I was very, very wrong.
After more than an hour of struggling, I didn’t have a single braid done. I realized just how much I had taken for granted the skill and labor it takes to do braids once I was forced to do it myself. I eventually gave up and settled on giving myself some crude Senegalese twists. But, I wouldn’t make doing my braids myself a habit; I quickly booked a braider once I was able to.
Recently, a debate has erupted on social media about the cost of box braids. Braids have suddenly become a “a class issue,” with one woman blaming influencers who have “become detached from reality” for why some braiders are now charging $400 and up for their services.
Being from New York, I remember my mom paying around $150 to get by hair braided in Queens in the 1990s. These low prices were thanks in part to the increase of African immigrants to the United States, who would then open up braiding salons. A New York Times article from 2001 reported on how the proliferation of braiders was driving the cost down to as low as $80. These are the times the girls are waxing poetic about.
Braids take an average of six hours to do and even longer if you’re getting them small. That’s six plus hours of physical labor and extreme skill. The same New York Times article I referenced above mentioned one shop owner who paid her immigrant braiders just $200 a week for 40 hours. Some weeks, if it was slow, she couldn’t pay them at all. While I hope labor conditions for braiding shops that employ immigrant women have gotten better, I can imagine many braiders are still getting paid extremely little for a lot of hard work.

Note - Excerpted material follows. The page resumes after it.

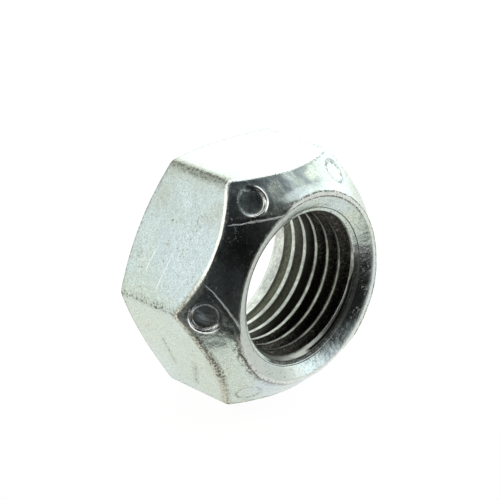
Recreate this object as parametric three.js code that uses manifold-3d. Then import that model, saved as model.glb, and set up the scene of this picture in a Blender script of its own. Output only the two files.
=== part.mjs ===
// Cone-topped all-metal lock nut, 1/2-20 UNF, standing on one of its wrench flats.
// The thread axis lies along Y. The cone end faces -Y and the bearing face faces +Y.
// Millimetres, +Z up, origin under the middle of the nut on the surface that it stands on.

import * as THREE from "three";
import { mergeVertices } from "three/addons/utils/BufferGeometryUtils.js";
import Module from "manifold-3d";

const wasm = await Module();
wasm.setup();

const degrees = THREE.MathUtils.degToRad;

// ---- Driving dimensions ----

const acrossFlats = 19.0;           // 3/4 inch hexagon
const nutHeight = 10.85;
const cornerRadius = 0.65;          // rounding along the six long edges
const hexSides = 6;

const bearingFaceRadius = 8.75;     // flat ring left inside the bearing-side chamfer
const bearingChamferAngle = 26;     // from the bearing face, in degrees

const rimRadius = 7.58;             // where the mouth countersink starts
const landRadius = 7.88;            // outer edge of the narrow flat round the mouth
const landFootRadius = 8.45;        // where the land's steep side runs out into the cone
const coneAngle = 46.3;             // from the bearing face, in degrees

const pitch = 25.4 / 20;            // 20 threads per inch
const majorDiameter = 12.7;         // 1/2 inch
const minorDiameter = 11.5;
const flankAngle = 30;              // half of the 60 degree thread form
const grooveMiddleY = -2.69;        // a thread groove's middle, on the +X side of the bore

const mouthSlopes = [               // cone-end countersink: where each slope ends, and its angle
  { toRadius: 7.0, angle: 22 },     // from the end plane, in degrees
  { toRadius: 6.5, angle: 34 },
  { toRadius: 6.14, angle: 40 },
  { toRadius: 5.55, angle: 69 },
];
const rearSinkRadius = 7.4;         // bearing-side countersink at the bearing face
const rearSlopes = [
  { toRadius: 6.19, angle: 45 },
  { toRadius: 5.55, angle: 71 },
];

const dimpleCount = 6;              // round grade marks, one at each corner of the cone
const dimpleDistance = 9.38;        // from the thread axis
const dimpleRadius = 1.19;
const dimpleFloorRadius = 1.06;
const dimpleDepth = 0.18;
const dimpleSegments = 24;

const crimps = [                    // where the cone is pressed in to grip a bolt
  { direction: 150, lift: 0.11 },   // degrees from +X. A smaller lift is a deeper press: the lift is
  { direction: 270, lift: 0.28 },   // how far the pressed surface's apex stands beyond the cone's
  { direction: 30, lift: 0.38 },
];
const crimpAngle = 44;              // slope of the pressed surface, from the end plane
const crimpShift = 0.92;            // the pressed surface's axis stands this far past the thread axis

const turnedSegments = 72;          // facets round the cone and the chamfers
const threadSegments = 36;          // facets round one turn of thread
const toolOvershoot = 1.0;          // how far a cutting shape runs past the metal
const boreInset = 0.2;              // how far a cutting shape reaches inside the minor diameter

// ---- Worked out from them ----

const bearingY = nutHeight / 2;
const rimY = -nutHeight / 2;
const coneSlope = Math.tan(degrees(coneAngle));
const hexCornerRadius = acrossFlats / 2 / Math.cos(Math.PI / hexSides);
const coneApexY = rimY - rimRadius * coneSlope;

// ---- Solids ----

function solidOf(geometry) {
  const bare = geometry.clone();
  bare.deleteAttribute("normal");
  bare.deleteAttribute("uv");
  const merged = mergeVertices(bare, 1e-4);
  const mesh = new wasm.Mesh({
    numProp: 3,
    vertProperties: new Float32Array(merged.attributes.position.array),
    triVerts: new Uint32Array(merged.index.array),
  });
  return new wasm.Manifold(mesh);
}

function geometryOf(solid) {
  const mesh = solid.getMesh();
  const geometry = new THREE.BufferGeometry();
  geometry.setAttribute("position", new THREE.BufferAttribute(mesh.vertProperties, 3));
  geometry.setIndex(new THREE.BufferAttribute(mesh.triVerts, 1));
  geometry.computeVertexNormals();
  return geometry;
}

// A solid turned round the thread axis. Each profile point is a radius and a Y.
function turnedGeometry(profile, segments = turnedSegments) {
  const points = profile.map(([radius, y]) => new THREE.Vector2(radius, y));
  return new THREE.LatheGeometry(points, segments);
}

// The hexagonal bar that the nut is made from, with its six long edges rounded.
function hexBar() {
  const insideCorner = hexCornerRadius - cornerRadius / Math.cos(Math.PI / hexSides);
  const halfArc = Math.PI / hexSides;
  const outline = new THREE.Shape();
  for (let corner = 0; corner < hexSides; corner += 1) {
    const middle = (corner * 2 * Math.PI) / hexSides;
    const x = insideCorner * Math.cos(middle);
    const y = insideCorner * Math.sin(middle);
    outline.absarc(x, y, cornerRadius, middle - halfArc, middle + halfArc, false);
  }
  const length = nutHeight + 2 * toolOvershoot;
  const bar = new THREE.ExtrudeGeometry(outline, { depth: length, bevelEnabled: false, curveSegments: 4 });
  bar.translate(0, 0, -length / 2);
  return bar.rotateX(Math.PI / 2);
}

// Bearing face, its chamfer, the cone and the land, turned past the hexagon's corners.
function turnedEnvelope() {
  const outside = hexCornerRadius + toolOvershoot;
  const chamferSlope = Math.tan(degrees(bearingChamferAngle));
  return turnedGeometry([
    [0, rimY],
    [landRadius, rimY],
    [landFootRadius, coneApexY + landFootRadius * coneSlope],
    [outside, coneApexY + outside * coneSlope],
    [outside, bearingY - (outside - bearingFaceRadius) * chamferSlope],
    [bearingFaceRadius, bearingY],
    [0, bearingY],
  ]);
}

// The cone surface of the die that presses one side of the nut's cone inwards.
function crimpDie({ direction, lift }) {
  const slope = Math.tan(degrees(crimpAngle));
  const apexY = coneApexY - lift;
  const reach = 2 * acrossFlats;
  const die = turnedGeometry([
    [0, apexY],
    [reach, apexY + reach * slope],
    [0, apexY + reach * slope],
  ]);
  die.translate(-crimpShift * Math.cos(degrees(direction)), 0, -crimpShift * Math.sin(degrees(direction)));
  return die;
}

// One round grade mark: a shallow dish with a flat floor, cut square to the cone.
function dimpleTool(direction) {
  const wallSlope = (dimpleRadius - dimpleFloorRadius) / dimpleDepth;
  const above = dimpleDepth;
  const height = dimpleDepth + above;
  const topRadius = dimpleRadius + above * wallSlope;
  const tool = new THREE.CylinderGeometry(topRadius, dimpleFloorRadius, height, dimpleSegments);
  tool.translate(0, height / 2 - dimpleDepth, 0);
  const outward = new THREE.Vector3(
    Math.sin(degrees(coneAngle)) * Math.cos(degrees(direction)),
    -Math.cos(degrees(coneAngle)),
    Math.sin(degrees(coneAngle)) * Math.sin(degrees(direction)),
  );
  const turn = new THREE.Quaternion().setFromUnitVectors(new THREE.Vector3(0, 1, 0), outward);
  tool.applyQuaternion(turn);
  const x = dimpleDistance * Math.cos(degrees(direction));
  const z = dimpleDistance * Math.sin(degrees(direction));
  return tool.translate(x, coneApexY + dimpleDistance * coneSlope, z);
}

// The plain hole at the thread's minor diameter.
function coreTool() {
  return new THREE.CylinderGeometry(
    minorDiameter / 2,
    minorDiameter / 2,
    nutHeight + 2 * toolOvershoot,
    threadSegments,
  );
}

// The thread groove: a straight bar of the groove's section, wrapped round the axis as a
// right-hand helix. Along the bar, 1 unit of length becomes one turn.
function grooveTool() {
  const innerRadius = minorDiameter / 2 - boreInset;
  const outerRadius = majorDiameter / 2;
  const rootHalfWidth = pitch / 16;
  const openHalfWidth = rootHalfWidth + (outerRadius - innerRadius) * Math.tan(degrees(flankAngle));
  const section = new THREE.Shape([
    new THREE.Vector2(innerRadius, -openHalfWidth),
    new THREE.Vector2(outerRadius, -rootHalfWidth),
    new THREE.Vector2(outerRadius, rootHalfWidth),
    new THREE.Vector2(innerRadius, openHalfWidth),
  ]);
  const turnsBefore = Math.ceil((bearingY - grooveMiddleY) / pitch) + 1;
  const turnsAfter = Math.ceil((grooveMiddleY - rimY) / pitch) + 1;
  const turns = turnsBefore + turnsAfter;
  const groove = new THREE.ExtrudeGeometry(section, {
    depth: turns,
    steps: turns * threadSegments,
    bevelEnabled: false,
  });
  const position = groove.attributes.position;
  for (let i = 0; i < position.count; i += 1) {
    const turn = position.getZ(i);
    const radius = position.getX(i);
    const y = grooveMiddleY + position.getY(i) + (turnsBefore - turn) * pitch;
    const angle = turn * 2 * Math.PI;
    position.setXYZ(i, radius * Math.cos(angle), y, radius * Math.sin(angle));
  }
  return groove;
}

// The hole that one end of the bore opens out into. The first slope starts at startRadius on the
// plane endY, and inward is +1 or -1, the way into the nut along Y.
function openingTool(startRadius, endY, inward, slopes) {
  const overshootY = endY - inward * toolOvershoot * Math.tan(degrees(slopes[0].angle));
  const profile = [[0, overshootY], [startRadius + toolOvershoot, overshootY]];
  let radius = startRadius;
  let y = endY;
  for (const { toRadius, angle } of slopes) {
    y += inward * (radius - toRadius) * Math.tan(degrees(angle));
    radius = toRadius;
    profile.push([radius, y]);
  }
  profile.push([0, y]);
  return turnedGeometry(inward > 0 ? profile : profile.reverse());
}

function nutSolid() {
  let nut = solidOf(hexBar()).intersect(solidOf(turnedEnvelope()));
  for (const crimp of crimps) {
    nut = nut.intersect(solidOf(crimpDie(crimp)));
  }
  for (let mark = 0; mark < dimpleCount; mark += 1) {
    nut = nut.subtract(solidOf(dimpleTool((mark * 360) / dimpleCount)));
  }
  const bore = solidOf(coreTool()).add(solidOf(grooveTool()));
  const mouth = solidOf(openingTool(rimRadius, rimY, 1, mouthSlopes));
  const rear = solidOf(openingTool(rearSinkRadius, bearingY, -1, rearSlopes));
  return nut.subtract(bore).subtract(mouth).subtract(rear);
}

// ---- The part ----

const zincPlatedSteel = new THREE.MeshStandardMaterial({
  color: 0xc3c8c6,
  roughness: 0.38,
  metalness: 1.0,
});

const nutBody = new THREE.Mesh(geometryOf(nutSolid()), zincPlatedSteel);
nutBody.name = "nut_body";
nutBody.position.z = acrossFlats / 2;

const lockNut = new THREE.Group();
lockNut.add(nutBody);

export default lockNut;
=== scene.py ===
import math
import bpy
import numpy as np
from mathutils import Matrix, Vector


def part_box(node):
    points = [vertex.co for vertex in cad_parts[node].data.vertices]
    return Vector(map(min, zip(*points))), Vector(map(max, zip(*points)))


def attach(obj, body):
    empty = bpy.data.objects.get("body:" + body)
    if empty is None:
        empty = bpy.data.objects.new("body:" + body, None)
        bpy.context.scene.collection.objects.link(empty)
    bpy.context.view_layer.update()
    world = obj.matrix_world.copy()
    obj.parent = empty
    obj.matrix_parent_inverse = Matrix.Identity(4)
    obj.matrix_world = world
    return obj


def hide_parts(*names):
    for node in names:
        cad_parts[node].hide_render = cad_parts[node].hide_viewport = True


# A cone-topped all-metal lock nut. Lengths are in millimetres until a mesh is made.
# The thread axis runs along Y. "Height" below is the distance from the bearing face (y = +half
# height) towards the rim of the cone (y = -half height). "Depth" is the distance below the rim.
# "Angle" goes round the axis from +X towards +Z.

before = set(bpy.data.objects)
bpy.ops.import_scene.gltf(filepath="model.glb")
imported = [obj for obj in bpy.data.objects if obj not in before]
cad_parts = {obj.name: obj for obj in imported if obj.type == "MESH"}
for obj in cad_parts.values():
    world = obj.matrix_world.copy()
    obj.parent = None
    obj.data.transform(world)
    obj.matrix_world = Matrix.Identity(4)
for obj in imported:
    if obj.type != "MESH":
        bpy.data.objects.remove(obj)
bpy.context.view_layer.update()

MM = 0.001

# ---- Sizes taken from the frame ----

low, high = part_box("nut_body")
ACROSS_FLATS = (high.z - low.z) / MM
NUT_HEIGHT = (high.y - low.y) / MM
AXIS_Z = (high.z + low.z) / MM / 2
BEARING_Y = high.y / MM

# ---- Sizes of the features, the same as on the CAD part or close to them ----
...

This is my issue with the “bring back cheap braids” crowd. First of all, cheap braids have not gone away. Last summer, I went to Harlem and got knotless braids done for $200. Second of all, I believe us consumers have gotten so disconnected from the labor that goes into providing services and the creation of goods, that we automatically expect the cheapest price possible for everything all the time. Cheap goods and services are usually cheap for a reason — because someone’s labor is being exploited and devalued.
“I’ve always found it ironic that a people, who are so synonymous with the exploitation that our ancestors dealt with before us, feel so comfortable exploiting each other,” Jaxcee Challenger, owner of The Coily Collective in New York City, told me. “While it’s fantastic for your own wallets to pay a grown woman only $100 for 10 hours of work, perhaps think of the fact that not only is that women not even making the whole entire $100, but you have taxed her energy and her body well beyond the limits that those funds could ever take her.”
The issue of “Instagram hairstylists” — unprofessional hairstylists with outrageous rules, extreme prices, and questionable skills — is separate from braiders who are finally starting to charge what their work is worth. I’ve gladly paid $400 for knotless braids. Not only do I always get a beautiful result, but my braids are done in a serene relaxing environment, at the time I booked, and without delays.
So, I do agree with the woman who called the price of box braids a class issue. Not between rich influencers and regular people, though, but between oftentimes immigrant women not being paid a living wage for grueling work, all so those of us with more disposable income can get an extremely intricate hairstyle for bargain prices.
If you can’t afford someone’s prices, find someone within your budget. When natural hair and styles are being celebrated, let’s remember to also celebrate and fairly compensate the labor and artistry that goes into them.